Modeling code records:
┄┄┄┄┄┄┄┄┄┄┄┄┄┄┄┄┄┄┄┄

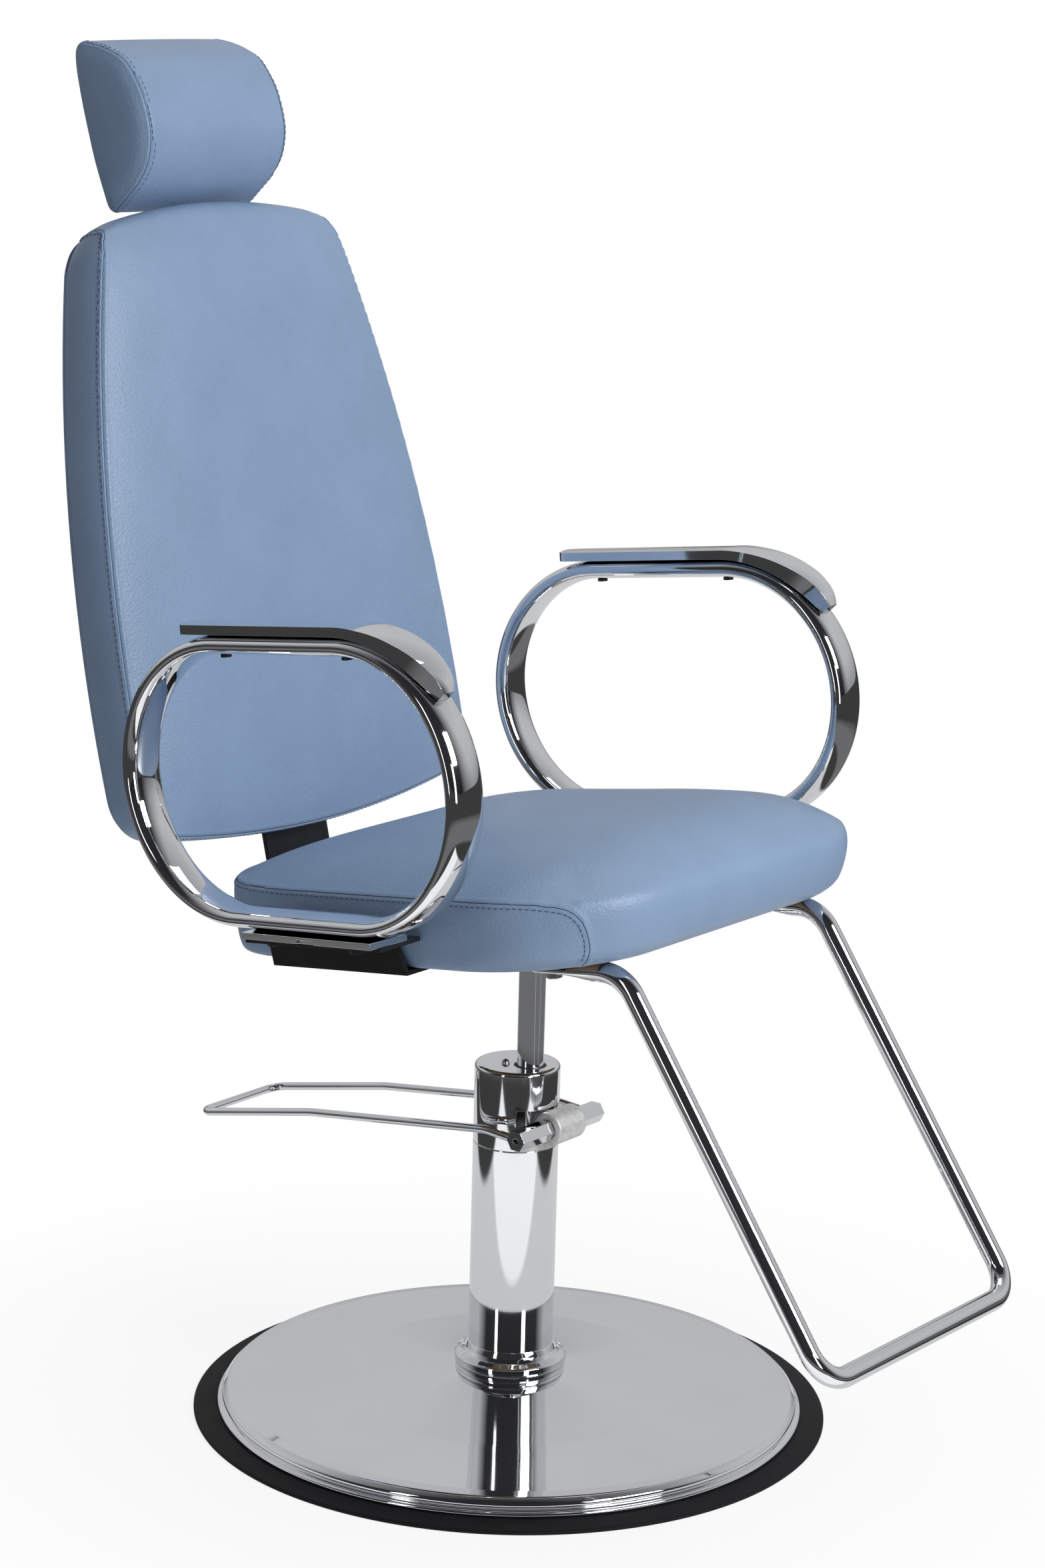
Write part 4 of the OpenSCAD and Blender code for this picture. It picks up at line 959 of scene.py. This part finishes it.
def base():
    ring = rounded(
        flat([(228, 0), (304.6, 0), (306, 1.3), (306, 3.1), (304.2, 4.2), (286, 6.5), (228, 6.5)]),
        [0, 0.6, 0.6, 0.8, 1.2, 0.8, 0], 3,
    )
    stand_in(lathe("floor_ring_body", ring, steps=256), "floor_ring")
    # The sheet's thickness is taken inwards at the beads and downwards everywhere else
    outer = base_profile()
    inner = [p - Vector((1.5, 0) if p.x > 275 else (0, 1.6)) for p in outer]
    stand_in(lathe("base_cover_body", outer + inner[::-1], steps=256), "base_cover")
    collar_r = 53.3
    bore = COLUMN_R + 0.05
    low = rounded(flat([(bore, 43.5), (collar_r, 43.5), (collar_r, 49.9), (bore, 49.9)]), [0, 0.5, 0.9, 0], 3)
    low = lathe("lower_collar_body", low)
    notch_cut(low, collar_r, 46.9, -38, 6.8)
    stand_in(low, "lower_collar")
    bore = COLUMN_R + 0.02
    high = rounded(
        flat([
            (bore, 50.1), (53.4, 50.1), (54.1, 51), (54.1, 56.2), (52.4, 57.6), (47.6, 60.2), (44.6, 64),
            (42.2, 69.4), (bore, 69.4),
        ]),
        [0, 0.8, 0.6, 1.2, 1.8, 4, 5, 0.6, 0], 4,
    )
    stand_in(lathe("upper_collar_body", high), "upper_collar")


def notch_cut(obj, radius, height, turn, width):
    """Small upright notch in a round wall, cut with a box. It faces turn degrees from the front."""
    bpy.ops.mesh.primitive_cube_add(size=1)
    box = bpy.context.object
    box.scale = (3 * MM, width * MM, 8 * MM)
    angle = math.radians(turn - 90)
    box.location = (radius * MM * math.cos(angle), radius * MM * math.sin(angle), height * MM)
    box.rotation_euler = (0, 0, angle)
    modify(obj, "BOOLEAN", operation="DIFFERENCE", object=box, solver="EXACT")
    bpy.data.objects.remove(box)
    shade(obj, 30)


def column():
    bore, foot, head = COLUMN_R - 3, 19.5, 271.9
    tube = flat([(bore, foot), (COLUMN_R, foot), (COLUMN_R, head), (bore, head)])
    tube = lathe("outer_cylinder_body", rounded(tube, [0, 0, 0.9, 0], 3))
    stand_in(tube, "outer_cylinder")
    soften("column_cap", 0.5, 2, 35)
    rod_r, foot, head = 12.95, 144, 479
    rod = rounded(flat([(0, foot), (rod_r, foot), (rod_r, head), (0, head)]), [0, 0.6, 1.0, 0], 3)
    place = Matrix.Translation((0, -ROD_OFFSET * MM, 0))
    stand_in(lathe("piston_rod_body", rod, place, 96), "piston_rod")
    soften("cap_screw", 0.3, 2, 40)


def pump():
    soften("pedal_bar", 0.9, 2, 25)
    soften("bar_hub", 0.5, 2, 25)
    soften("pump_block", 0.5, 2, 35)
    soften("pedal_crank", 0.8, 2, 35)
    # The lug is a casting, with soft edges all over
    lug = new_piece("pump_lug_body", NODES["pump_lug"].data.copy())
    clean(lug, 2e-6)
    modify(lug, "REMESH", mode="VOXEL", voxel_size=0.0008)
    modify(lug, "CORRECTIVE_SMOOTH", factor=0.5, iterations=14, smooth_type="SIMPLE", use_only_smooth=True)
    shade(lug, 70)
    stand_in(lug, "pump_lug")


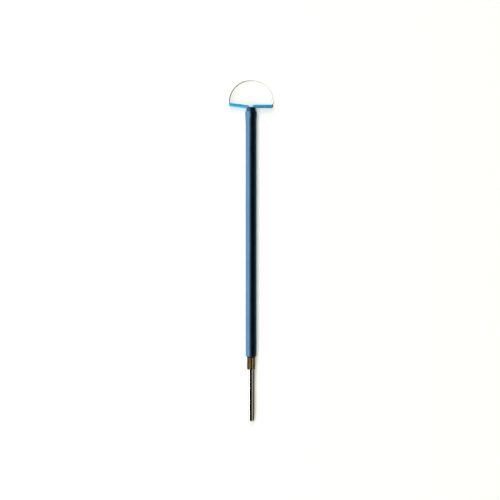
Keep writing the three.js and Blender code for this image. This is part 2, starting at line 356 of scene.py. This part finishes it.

┄┄┄┄┄┄┄┄┄┄┄┄┄┄┄┄┄┄┄┄

GIVEN EXERCISE:
Please restate the data word for word, every record included.

OUTPUT OF THE EXERCISE:
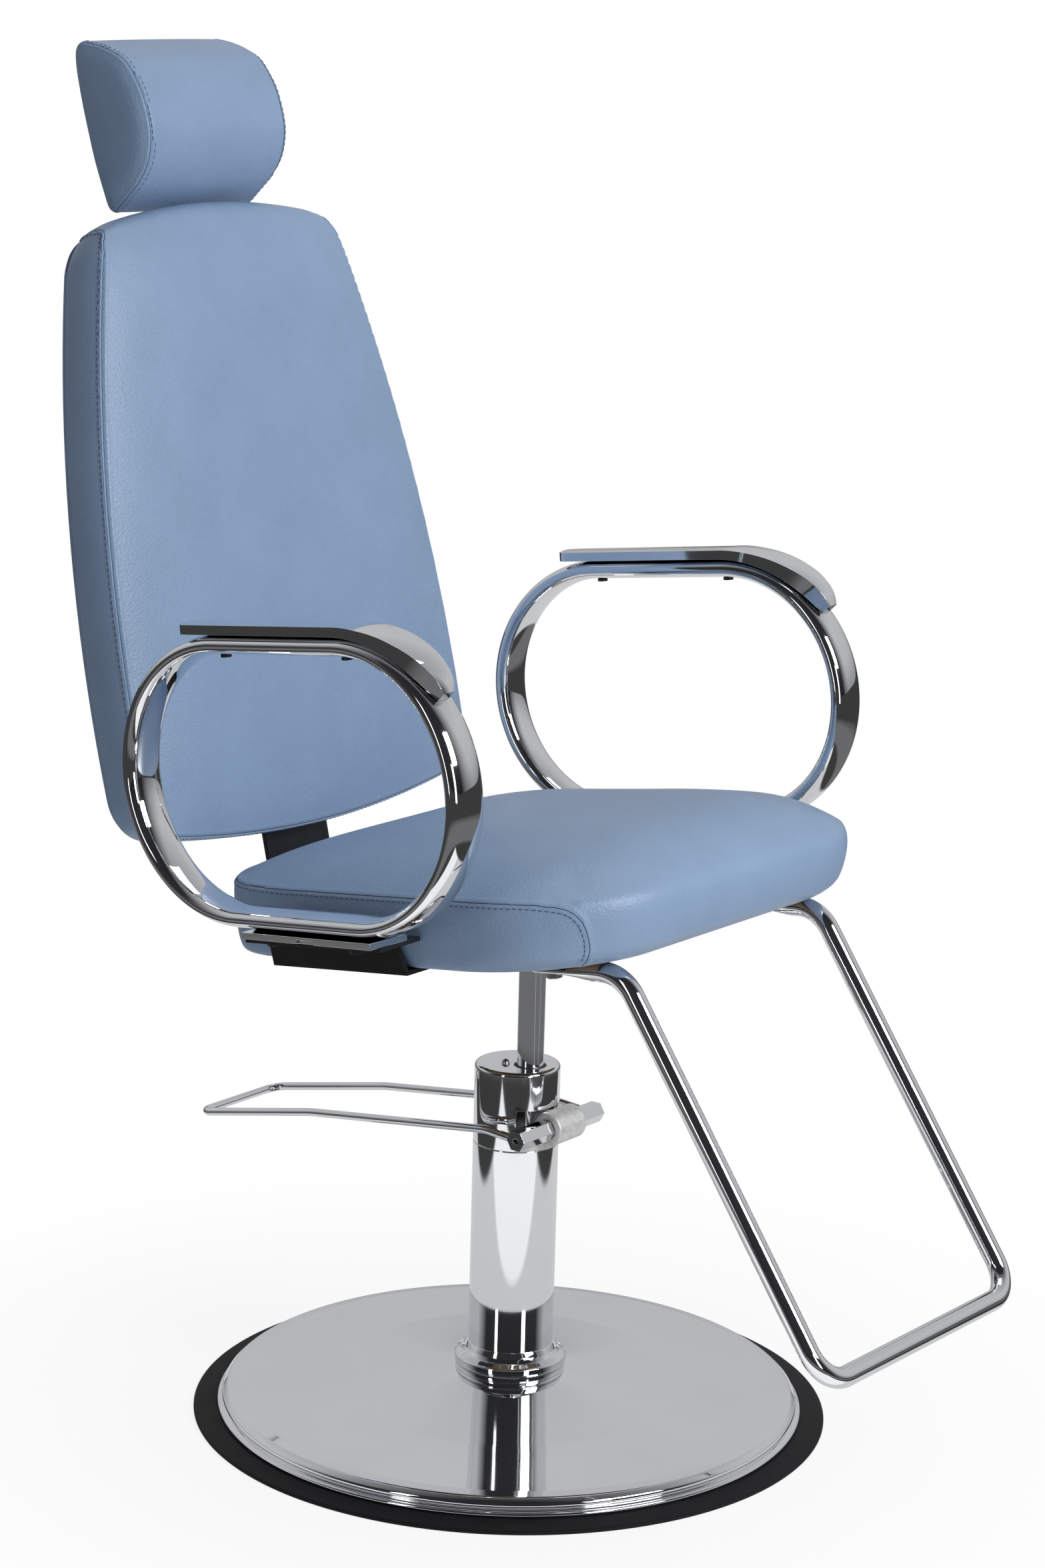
Write part 4 of the OpenSCAD and Blender code for this picture. It picks up at line 959 of scene.py. This part finishes it.
def base():
    ring = rounded(
        flat([(228, 0), (304.6, 0), (306, 1.3), (306, 3.1), (304.2, 4.2), (286, 6.5), (228, 6.5)]),
        [0, 0.6, 0.6, 0.8, 1.2, 0.8, 0], 3,
    )
    stand_in(lathe("floor_ring_body", ring, steps=256), "floor_ring")
    # The sheet's thickness is taken inwards at the beads and downwards everywhere else
    outer = base_profile()
    inner = [p - Vector((1.5, 0) if p.x > 275 else (0, 1.6)) for p in outer]
    stand_in(lathe("base_cover_body", outer + inner[::-1], steps=256), "base_cover")
    collar_r = 53.3
    bore = COLUMN_R + 0.05
    low = rounded(flat([(bore, 43.5), (collar_r, 43.5), (collar_r, 49.9), (bore, 49.9)]), [0, 0.5, 0.9, 0], 3)
    low = lathe("lower_collar_body", low)
    notch_cut(low, collar_r, 46.9, -38, 6.8)
    stand_in(low, "lower_collar")
    bore = COLUMN_R + 0.02
    high = rounded(
        flat([
            (bore, 50.1), (53.4, 50.1), (54.1, 51), (54.1, 56.2), (52.4, 57.6), (47.6, 60.2), (44.6, 64),
            (42.2, 69.4), (bore, 69.4),
        ]),
        [0, 0.8, 0.6, 1.2, 1.8, 4, 5, 0.6, 0], 4,
    )
    stand_in(lathe("upper_collar_body", high), "upper_collar")


def notch_cut(obj, radius, height, turn, width):
    """Small upright notch in a round wall, cut with a box. It faces turn degrees from the front."""
    bpy.ops.mesh.primitive_cube_add(size=1)
    box = bpy.context.object
    box.scale = (3 * MM, width * MM, 8 * MM)
    angle = math.radians(turn - 90)
    box.location = (radius * MM * math.cos(angle), radius * MM * math.sin(angle), height * MM)
    box.rotation_euler = (0, 0, angle)
    modify(obj, "BOOLEAN", operation="DIFFERENCE", object=box, solver="EXACT")
    bpy.data.objects.remove(box)
    shade(obj, 30)


def column():
    bore, foot, head = COLUMN_R - 3, 19.5, 271.9
    tube = flat([(bore, foot), (COLUMN_R, foot), (COLUMN_R, head), (bore, head)])
    tube = lathe("outer_cylinder_body", rounded(tube, [0, 0, 0.9, 0], 3))
    stand_in(tube, "outer_cylinder")
    soften("column_cap", 0.5, 2, 35)
    rod_r, foot, head = 12.95, 144, 479
    rod = rounded(flat([(0, foot), (rod_r, foot), (rod_r, head), (0, head)]), [0, 0.6, 1.0, 0], 3)
    place = Matrix.Translation((0, -ROD_OFFSET * MM, 0))
    stand_in(lathe("piston_rod_body", rod, place, 96), "piston_rod")
    soften("cap_screw", 0.3, 2, 40)


def pump():
    soften("pedal_bar", 0.9, 2, 25)
    soften("bar_hub", 0.5, 2, 25)
    soften("pump_block", 0.5, 2, 35)
    soften("pedal_crank", 0.8, 2, 35)
    # The lug is a casting, with soft edges all over
    lug = new_piece("pump_lug_body", NODES["pump_lug"].data.copy())
    clean(lug, 2e-6)
    modify(lug, "REMESH", mode="VOXEL", voxel_size=0.0008)
    modify(lug, "CORRECTIVE_SMOOTH", factor=0.5, iterations=14, smooth_type="SIMPLE", use_only_smooth=True)
    shade(lug, 70)
    stand_in(lug, "pump_lug")


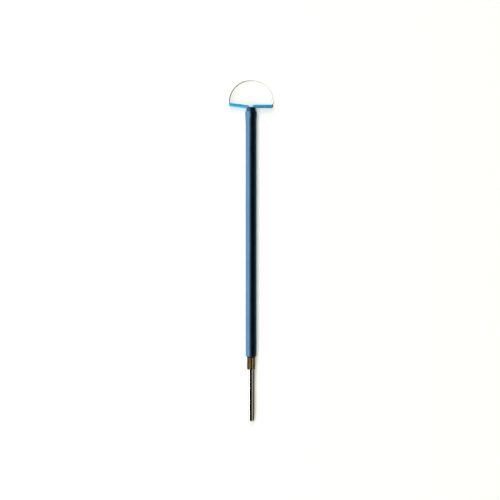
Keep writing the three.js and Blender code for this image. This is part 2, starting at line 356 of scene.py. This part finishes it.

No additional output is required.